Because it is, ultimately, all about the narrative. Trainwreck is a story about the stories we tell about women. And you all know how much I love books about storytelling. More broadly, storytelling is so crucial now that social media has become both a way we get news and a way we interact with each other. This was never demonstrated so clearly as during the recent American election, where the narrative you consumed thanks to your personal bubble influenced your opinions about whether or not to go and vote (if you are American) and who you thought was going to win. The stories we tell have power over our lives.

I came to this book as someone who has gone from an awareness of injustice and inequity towards a position of wanting to fight against it while acknowledging how I participate in systems of oppression. This is the gradual progression that many people make, and it is essential if one hopes to be an intersectional feminist. So for me, Trainwreck was largely a lot of head-nodding—nothing Doyle says seems really strange or new to me, though she often expresses it more eloquently, or illustrates it with an example from history or pop culture that had previously been unknown to me. I don’t have the perspective required to say for sure how someone newer to feminist thought would react to this book. But I’d like to think that it is thought-provoking and edifying: I think that if you’re open to learning more about misogyny in our culture, this book will work for you.

At the beginning of my review I remarked that this book came as kind of like a birthday gift to me.

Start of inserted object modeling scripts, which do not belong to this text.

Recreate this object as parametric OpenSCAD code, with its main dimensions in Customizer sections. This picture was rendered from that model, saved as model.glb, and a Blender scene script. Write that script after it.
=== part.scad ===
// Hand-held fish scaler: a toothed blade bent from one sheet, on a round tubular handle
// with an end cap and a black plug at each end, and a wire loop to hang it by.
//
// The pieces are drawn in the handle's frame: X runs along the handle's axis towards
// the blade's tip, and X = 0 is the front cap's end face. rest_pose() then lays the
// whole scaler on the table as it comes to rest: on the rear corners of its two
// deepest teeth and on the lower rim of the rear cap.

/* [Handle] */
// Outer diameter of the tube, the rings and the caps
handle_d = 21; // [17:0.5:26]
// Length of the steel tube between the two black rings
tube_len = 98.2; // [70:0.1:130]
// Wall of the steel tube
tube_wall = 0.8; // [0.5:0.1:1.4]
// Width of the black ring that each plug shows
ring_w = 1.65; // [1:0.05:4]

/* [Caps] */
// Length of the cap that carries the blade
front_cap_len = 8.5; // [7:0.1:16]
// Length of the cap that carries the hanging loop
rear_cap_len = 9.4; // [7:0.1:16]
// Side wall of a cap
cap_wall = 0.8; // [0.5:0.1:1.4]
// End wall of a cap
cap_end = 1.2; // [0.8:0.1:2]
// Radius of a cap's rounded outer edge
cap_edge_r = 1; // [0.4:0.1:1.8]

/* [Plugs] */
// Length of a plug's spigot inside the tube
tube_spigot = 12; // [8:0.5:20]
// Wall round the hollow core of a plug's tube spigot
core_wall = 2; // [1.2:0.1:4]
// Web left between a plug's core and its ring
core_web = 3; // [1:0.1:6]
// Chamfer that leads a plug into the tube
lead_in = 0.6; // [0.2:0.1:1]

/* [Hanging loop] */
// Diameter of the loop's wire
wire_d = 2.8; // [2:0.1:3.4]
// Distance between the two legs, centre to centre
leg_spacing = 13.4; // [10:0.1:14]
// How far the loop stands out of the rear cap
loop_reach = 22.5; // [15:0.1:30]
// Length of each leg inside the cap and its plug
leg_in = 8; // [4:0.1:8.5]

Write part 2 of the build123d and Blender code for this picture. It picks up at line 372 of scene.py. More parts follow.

I’m actually giving it as a birthday gift to the friend who lent me Spinster, Decoded, and Men Explain Things to Me. I debated doing so, simply because it is a depressing book at times, and we’re both still kind of shattered over the way Clinton was treated during the election. But I value our conversations about feminism and our differing perspectives over pop culture, and I’m interested in the conversations we will have because of this book. It’s one thing to enjoy a book by oneself and another thing entirely to enjoy a book with others.